James Skead (December 31, 1817 – July 5, 1884) was an Ontario businessman and politician. He was a Conservative member of the Senate of Canada for Rideau division from 1867 to 1881 and from 1881 until his death in 1884.

==Biography==
He was born near Moresby, Cumbria, England in 1817 and studied there, coming to Jesus Island, Lower Canada with his father and two siblings, Robert and Mary Ann, in 1827 at ten years of age. The family later settled in Bytown, Upper Canada in 1832. Skead entered the lumber business in 1842, setting up operations on the Madawaska River. As a result of his experience in building timber slides along that river, he was contracted to design and build an advanced slide on the Ottawa River near Bytown. His lumber operations with his brother Robert expanded to include forests along the Mississippi River in Ontario.

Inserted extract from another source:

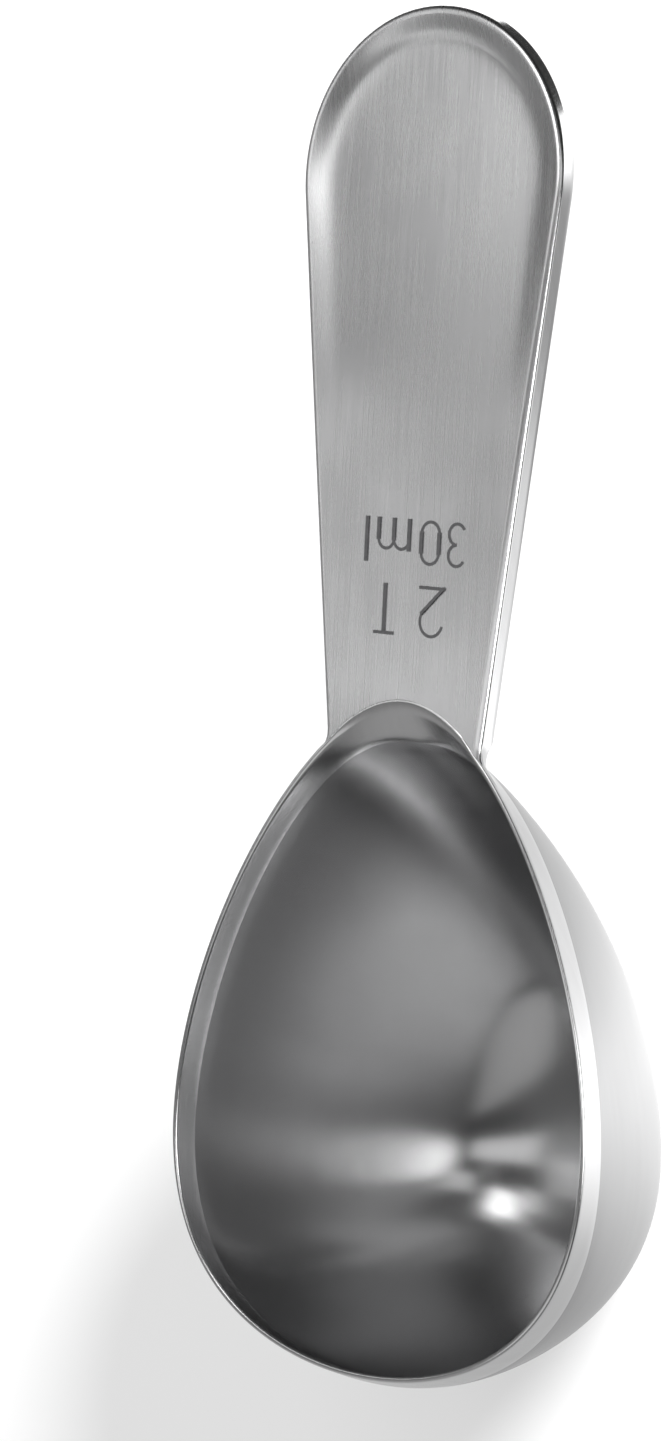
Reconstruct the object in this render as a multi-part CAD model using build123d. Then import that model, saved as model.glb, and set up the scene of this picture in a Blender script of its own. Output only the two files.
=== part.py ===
from build123d import *
import os
from math import sin, cos, tan, acos, pi, exp, hypot, radians, degrees

# A one-piece pressed steel measuring spoon of 30 ml, in millimetres.
# +Z is up, +Y runs from the bowl to the end of the handle, and X is across.
# The origin is the middle of the small flat under the bowl, on which it stands.

# Sheet
sheet = 0.5                    # thickness of the steel
overrun = 1.0                  # how far a cutting solid passes the face that it cuts

# Rim of the bowl, an egg with its wide end at the tip
bowl_length = 55.2
bowl_width = 42.4              # width of the egg before its swell
swell_share = 0.30             # how much wider it grows towards the tip
full_share = 0.06              # how much fuller both of its ends are
late_swell_share = 0.058       # more swell, near the two ends only
egg_points = 24                # points that carry each egg outline

# Straight band under the rim, down to the crease
band_height = 2.2
tip_flare = 0.65               # the band leans out by this at the tip
side_lean = 0.2                # and in by this at the sides
neck_lean = 2.8                # and further in by this at the neck
neck_spread = 31.5             # degrees of the egg over which the neck leans

# Deep bowl below the crease
bowl_depth = 28.9              # rim to the lowest point of the full curve
bowl_drift = 6.7               # that point lies this much nearer the tip
wall_power = 1.2               # nearer 1, the wall turns in more sharply at the crease
floor_power = 2.2              # higher makes the bottom flatter
foot_share = 0.25              # the flat foot, as a share of the crease's size
bowl_rings = 9                 # sections from crease to foot

# Handle, seen from above, from the neck to its round end
neck_set = 1.0                 # the handle's plane leaves the rim's this far inside the neck
handle_length = 56.7           # from there to its round end
end_radius = 13.6
handle_spread = 6.9            # degrees that each side leans outwards
handle_lift = 2.3              # degrees that the handle rises above the rim
edge_turn = 1.4                # height of the turned-down edge
edge_flare = 0.3               # the turned-down edge stands out by this at its foot
tuck = 9.0                     # how far the handle's blank runs in under the neck

# Dish pressed into the outer half of the handle
dish_depth = 1.1               # at the round end
dish_start = 22.0              # from the neck, where it begins
dish_inset = 2.4               # from the crest to the floor of the dish
dish_crest = 0.35              # from the crest to the top of its slope

# Capacity marks, pressed into the panel and read from the handle's end
mark_depth = 0.12
mark_stroke = 0.26
litre_height = 3.4             # height of the figures in 30 ml
litre_place = 13.8             # from the neck to the middle of that row
litre_offset = 0.6             # the row stands this far off the handle's middle line
spoon_height = 3.9             # height of the figures in 2 T
spoon_place = 8.25
spoon_offset = 0.2
em_share = 0.7                 # height of the letter m as a share of the figures
two_turn = -35                 # degrees where the 2's bow runs into its slant


# Egg outline

def egg(theta, inset):
    """A point of the rim's egg, moved in by inset; theta is 0 at the tip."""
    c, s = cos(theta), sin(theta)
    fat = 1 + swell_share * c + full_share * c * c + late_swell_share * c ** 3
    fat_turn = -s * (swell_share + 2 * full_share * c + 3 * late_swell_share * c * c)
    x, y = bowl_width / 2 * s * fat, -bowl_length / 2 * c
    dx = bowl_width / 2 * (c * fat + s * fat_turn)
    dy = bowl_length / 2 * s
    run = hypot(dx, dy)
    return x - inset * dy / run, y + inset * dx / run


def band_lean(theta):
    """How far the crease lies inside the rim at theta."""
    lean = side_lean - (tip_flare + side_lean) * max(cos(theta), 0) ** 1.5
    from_neck = degrees(pi - abs(theta)) / neck_spread
    return lean + neck_lean * exp(-from_neck ** 2)


def egg_wire(point_of, z):
    """A closed smooth wire through the outline that point_of gives, at height z."""
    turns = [2 * pi * i / egg_points - pi for i in range(egg_points)]
    points = [(*point_of(turn), z) for turn in turns]
    return Wire([Edge.make_spline([Vector(*p) for p in points], periodic=True)])


# Places worked out from the sizes above
foot_turn = acos(foot_share ** (floor_power / 2))
foot_down = sin(foot_turn) ** (2 / wall_power)
rim_height = band_height + (bowl_depth - band_height) * foot_down
crease_height = rim_height - band_height
rim_middle = bowl_drift * foot_down
neck_place = rim_middle + bowl_length / 2


# Bowl and band

def rim_wire(wall, z):
    def point_of(theta):
        x, y = egg(theta, wall)
        return x, y + rim_middle
    return egg_wire(point_of, z)


def crease_wire(wall):
    def point_of(theta):
        x, y = egg(theta, band_lean(theta) + wall)
        return x, y + rim_middle
    return egg_wire(point_of, crease_height)


def band_solid(wall):
    """The band's outer form, or its hollow when wall is the sheet."""
    return Solid.make_loft([crease_wire(wall), rim_wire(wall, rim_height)], True)


def bowl_solid(wall):
    """The bowl below the crease: its outer form, or its hollow."""
    deep = bowl_depth - band_height - wall
    sections = []
    for ring in range(bowl_rings):
        turn = foot_turn * ring / (bowl_rings - 1)
        down = sin(turn) ** (2 / wall_power)
        size = cos(turn) ** (2 / floor_power)

        def point_of(theta):
            x, y = egg(theta, band_lean(theta) + wall)
            return x * size, y * size + rim_middle - bowl_drift * down
        sections.append(egg_wire(point_of, crease_height - deep * down))
    return Solid.make_loft(sections, False)


band_form, bowl_form = band_solid(0), bowl_solid(0)
rim_band = band_form - band_solid(sheet)
bowl = bowl_form - bowl_solid(sheet)


# Handle
crest = Plane(origin=(0, neck_place - neck_set, rim_height), x_dir=(1, 0, 0),
              z_dir=(0, -sin(radians(handle_lift)), cos(radians(handle_lift))))
end_middle = handle_length - end_radius
lean = radians(handle_spread)


def handle_face(plane, inset, start):
    """The handle's outline on a plane, moved in by inset, from start to its end."""
    r = end_radius - inset
    side = (r * cos(lean), end_middle - r * sin(lean))
    foot = (r / cos(lean) - (end_middle - start) * tan(lean), start)
    left_side, left_foot = (-side[0], side[1]), (-foot[0], foot[1])
    edges = [Edge.make_line(foot, side),
             Edge.make_three_point_arc(side, (0, end_middle + r), left_side),
             Edge.make_line(left_side, left_foot),
             Edge.make_line(left_foot, foot)]
    return plane * Face(Wire(edges))


def frustum(plane, low_inset, high_inset, start, low, high):
    """A solid between two handle outlines, at heights low and high over a plane."""
    wires = [handle_face(plane.offset(z), inset, start).outer_wire()
             for z, inset in ((low, low_inset), (high, high_inset))]
    return Solid.make_loft(wires, True)


# The dish's floor drops from the crest's plane; its sides slope back up to the crest
dish_fall = degrees(dish_depth / (handle_length - dish_start))
floor = Plane(crest * Location((0, dish_start, 0), (-dish_fall, 0, 0)) * Location((0, -dish_start, 0)))
slope = (dish_inset - dish_crest) / dish_depth
dish_rise = dish_depth + overrun
dish = frustum(floor, dish_inset, dish_inset - slope * dish_rise, dish_start / 2, 0, dish_rise)

# The same form one sheet lower, and the flat plate between it and the neck
under_inset = dish_inset - sheet * (hypot(slope, 1) - slope)
under = frustum(floor, under_inset, under_inset - slope * (dish_rise + sheet), -tuck, -sheet, dish_rise)
plate = frustum(crest, under_inset, under_inset, -tuck, -sheet, 0)

# The handle's outer form with its turned-down edge, and the hollow under it
edge_form = frustum(crest, -edge_flare, 0, -tuck, -edge_turn, 0)
edge_hollow = frustum(crest, sheet - edge_flare, sheet, -tuck, -edge_turn, -sheet)

# What the bowl and its band take away at the neck
neck_cut = band_form + Solid.extrude(Face(rim_wire(0, rim_height)), Vector(0, 0, overrun))
panel_form = (under + plate) & edge_form
handle_panel = panel_form - dish - neck_cut
handle_edge = edge_form - edge_hollow - neck_cut - bowl_form - panel_form - dish


# Capacity marks, each figure or letter one stroked solid

def bow(middle, radius, start, end):
    """A curved stroke about middle, from start to end in degrees."""
    centre = Plane(Vector(*middle, 0))
    outer, inner = [Edge.make_circle(radius + side * mark_stroke / 2, centre, start, end) for side in (1, -1)]
    caps = [Edge.make_line(outer @ at, inner @ at) for at in (0, 1)]
    return Face(Wire([outer, caps[0], inner, caps[1]]))


def bar(start, end):
    """A straight stroke with square ends that stand half a stroke past its points."""
    along = (Vector(*end) - Vector(*start)).normalized() * mark_stroke / 2
    across = Vector(-along.Y, along.X)
    a, b = Vector(*start) - along, Vector(*end) + along
    return Face(Wire.make_polygon([a + across, b + across, b - across, a - across]))


def three(h, w):
    r = h / 4
    return [bow((w - r, h - r), r, -90, 150), bow((w - r, r), r, -150, 90)]


def nought(h, w):
    r = w / 2
    return [bow((r, h - r), r, 0, 180), bow((r, r), r, 180, 360), bar((0, r), (0, h - r)), bar((w, r), (w, h - r))]


def em(h, w):
    r = w / 4
    top = h * em_share - r
    legs = [bar((0, 0), (0, top + r)), bar((2 * r, 0), (2 * r, top)), bar((w, 0), (w, top))]
    return legs + [bow((r, top), r, 0, 180), bow((3 * r, top), r, 0, 180)]


def ell(h, w):
    return [bar((0, 0), (0, h))]


def two(h, w):
    r = w / 2
    knee = (r + r * cos(radians(two_turn)), h - r + r * sin(radians(two_turn)))
    return [bow((r, h - r), r, two_turn, 165), bar((0, 0), knee), bar((0, 0), (w, 0))]


def tee(h, w):
    return [bar((0, h), (w, h)), bar((w / 2, 0), (w / 2, h))]


def mark(height, place, offset, figures):
    """A row of figures with its middle at place from the neck and offset across."""
    widths = [width * height for _, width, _ in figures]
    gaps = [gap * height for _, _, gap in figures]
    x = -(sum(widths) + sum(gaps)) / 2
    sheet_top = crest * Location((offset, place, 0), (0, 0, 180))
    row = []
    for (figure, _, _), width, gap in zip(figures, widths, gaps):
        strokes = [extrude(stroke, -mark_depth) for stroke in figure(height, width)]
        solid = strokes[0].fuse(*strokes[1:]) if strokes[1:] else strokes[0]
        row.append(sheet_top * Location((x, -height / 2, 0)) * solid)
        x += width + gap
    return row


# Each figure, with its width and the gap after it as shares of its height
litre_shares = [(three, 0.55, 0.3), (nought, 0.55, 0.39), (em, 0.96, 0.37), (ell, 0, 0)]
spoon_shares = [(two, 0.61, 0.75), (tee, 0.46, 0)]
mark_30ml = mark(litre_height, litre_place, litre_offset, litre_shares)
mark_2t = mark(spoon_height, spoon_place, spoon_offset, spoon_shares)
for figure in mark_30ml + mark_2t:
    handle_panel -= figure


# One node each
nodes = {"bowl": bowl, "rim_band": rim_band, "handle_panel": handle_panel, "handle_edge": handle_edge,
         "mark_30ml": Compound(mark_30ml), "mark_2t": Compound(mark_2t)}
os.makedirs("parts", exist_ok=True)
for name, solid in nodes.items():
    export_step(solid, "parts/" + name + ".step")

brim = sum(form.volume for form in (band_solid(sheet), bowl_solid(sheet)))
print("holds to the brim, ml:", round(brim / 1000, 2), " foot to rim:", round(rim_height, 3))
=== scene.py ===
import bmesh
import bpy
from math import sin, cos, tan, acos, atan, pi, exp, hypot, radians, degrees, sqrt
from mathutils import Matrix, Vector


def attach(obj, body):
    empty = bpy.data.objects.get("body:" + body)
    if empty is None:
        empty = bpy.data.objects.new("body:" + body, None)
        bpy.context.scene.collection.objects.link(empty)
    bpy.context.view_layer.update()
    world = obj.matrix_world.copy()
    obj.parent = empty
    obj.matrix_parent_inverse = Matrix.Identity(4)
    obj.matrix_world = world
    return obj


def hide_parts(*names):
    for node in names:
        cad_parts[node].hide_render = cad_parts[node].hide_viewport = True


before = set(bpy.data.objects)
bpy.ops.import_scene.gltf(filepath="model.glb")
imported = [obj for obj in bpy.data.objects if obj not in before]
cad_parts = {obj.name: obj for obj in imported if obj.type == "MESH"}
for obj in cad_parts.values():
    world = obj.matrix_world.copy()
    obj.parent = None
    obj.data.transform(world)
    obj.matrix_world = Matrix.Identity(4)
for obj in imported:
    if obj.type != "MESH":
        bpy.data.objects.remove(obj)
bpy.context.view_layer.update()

# A pressed steel measuring spoon that stands on its foot, seen from its right side and above.
# Sizes are in millimetres, and mm turns them into the metres of the meshes. Those of the sheet, the
# bowl and the handle are the part's, apart from dish_crest.
mm = 0.001

# Sheet and rim
sheet = 0.5
bowl_length = 55.2
bowl_width = 42.4
swell_share = 0.30
full_share = 0.06
late_swell_share = 0.058
band_height = 2.2
tip_flare = 0.65
side_lean = 0.2
neck_lean = 2.8
neck_spread = 31.5
lean_power = 1.5

# Deep bowl
bowl_depth = 28.9
bowl_drift = 6.7
wall_power = 1.2
floor_power = 2.2
foot_share = 0.25

# Handle
neck_set = 1.0
handle_length = 56.7
end_radius = 13.6
handle_spread = 6.9
handle_lift = radians(2.3)
edge_turn = 1.4
edge_flare = 0.3
dish_depth = 1.1
dish_start = 22.0
dish_inset = 2.4
dish_crest = 0.1               # 0.35 in the part, whose slope has sharp bends

# Softness of the pressing
crest_radius = 0.6             # outer radius of the bend over the crest
merged_radius = 0.2            # and where the edge runs into the rim
edge_sink = 0.12               # how far the edge's end dips into the rim's wall
edge_run_in = radians(5)       # and how far round the egg it runs on inside it
edge_lap = 0.1                 # how far the edge laps over the panel
edge_over = 0.006              # and by how much it stands over it there
corner_radius = 2.4            # hollow corner in plan where the edge runs into the rim
dish_soft = 0.75               # how round the top and bottom of the dish's slope are
dish_start_soft = 5.0          # how gently its floor starts to fall
crease_soft = 0.55             # half the width over which the crease is rounded
neck_radius = 0.4              # radius of the roll from the rim's top into the panel at the neck
neck_fade = 0.4                # share of the neck's half, at its outer end, over which that roll fades
ring_over = 0.012              # how far the roll stands over the panel where they meet
line_start = 0.14              # where the panel starts under the rim's top beside the neck
lip_dips = (0.04, 0.02)        # how far the panel's two lips reach in under the roll
lip_drops = (0.02, 0.001)      # and how far they lie below the panel's top
hollow_share = 0.5             # the even bottom inside starts at this share of the crease's size

# Section of the drawn wall, measured as one length v down from the rim
wall_run = 36.0                # the part of v that runs from crease to foot
wall_ease = 0.62               # spreads the rows evenly from the crease down
foot_run = 0.2                 # the part of v, as a share of wall_run, that crosses the foot
split_place = 2.3              # just below the crease, where the ring ends and the bowl starts

# Fineness of the meshes
ring_rows = 22
cap_rows = 8
ring_columns = 360
bowl_rows = 70
bowl_columns = 240
sink_steps = 6                 # stations of the turned edge inside the rim's wall
corner_steps = 10              # in the hollow corner
side_steps = 60                # up the side
end_steps = 48                 # and round to the end's middle
panel_columns = 40
neck_rows = 24
neck_reach = 9                 # stations of the side that stand beside the neck's patch
line_steps = 640
merge_distance = 0.002         # points this close are one
sliver_width = 0.0005          # faces thinner than this go
sharp_turn = 50                # degrees over which an edge stays sharp

# Places worked out from those sizes
foot_turn = acos(foot_share ** (floor_power / 2))
foot_down = sin(foot_turn) ** (2 / wall_power)
rim_height = band_height + (bowl_depth - band_height) * foot_down
crease_height = rim_height - band_height
rim_middle = bowl_drift * foot_down
neck_place = rim_middle + bowl_length / 2
end_middle = handle_length - end_radius
lean = radians(handle_spread)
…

He was elected to the city council of Ottawa in 1861; he represented Rideau division in the Legislative Council of the Province of Canada from 1862 to 1867, and was an unsuccessful candidate for Carleton for the Ontario Assembly in 1867. After Confederation in 1867, he was named to the Senate. Early in 1881, he resigned, but he was reappointed on 24 December of the same year.

In 1871, he re-built his large steam-powered sawmill on the Ottawa River at Kitchissippi Lookout; a community sprang up around it known as Skead's Mills which later became the Westboro neighborhood of Ottawa. Among extensive business interests he helped promote the Upper Ottawa Steamboat Company, later becoming its president. The honourable senator James Skead was also an investor in several railway companies as well as vice-president of the Canada Central Railway and the Montreal and City of Ottawa Junction Railway. On his farms, he raised Ayrshire and Durham cattle.

Skead was president of the Ottawa Agricultural Insurance Company and the Ontario Fruit Growers' Association. He was also a member and later president of the Ottawa Board of Trade and the Dominion Board of Trade. He was president of the Ottawa Liberal-Conservative Association, of the Liberal-Conservative convention that met in Toronto 23 September 1874, and of the Agricultural and Arts Association of Ontario.

Skead resigned from the Senate in January 1881 because he was suffering financial difficulties at the time; he was called again to the Senate later that same year and served until his death in Ottawa in 1884. He had suffered damage to his lungs when he fell from his carriage in 1882; this eventually led to his death two years later.

==Legacy==
The community of Skead in Greater Sudbury was named for James Skead. The community was established by lumber baron W. J. Bell, who was married to Skead's daughter Katherine.

In memory of Skead, there is a street located off the Ottawa river parkway in Westboro.

In the Township of Madawaska Valley, near Barry's Bay, Ontario, Skead Road is named after James Skead, although it was mistakenly titled Skeeds Road in the past. During his life, Skead owned a timber-cutting business nearby.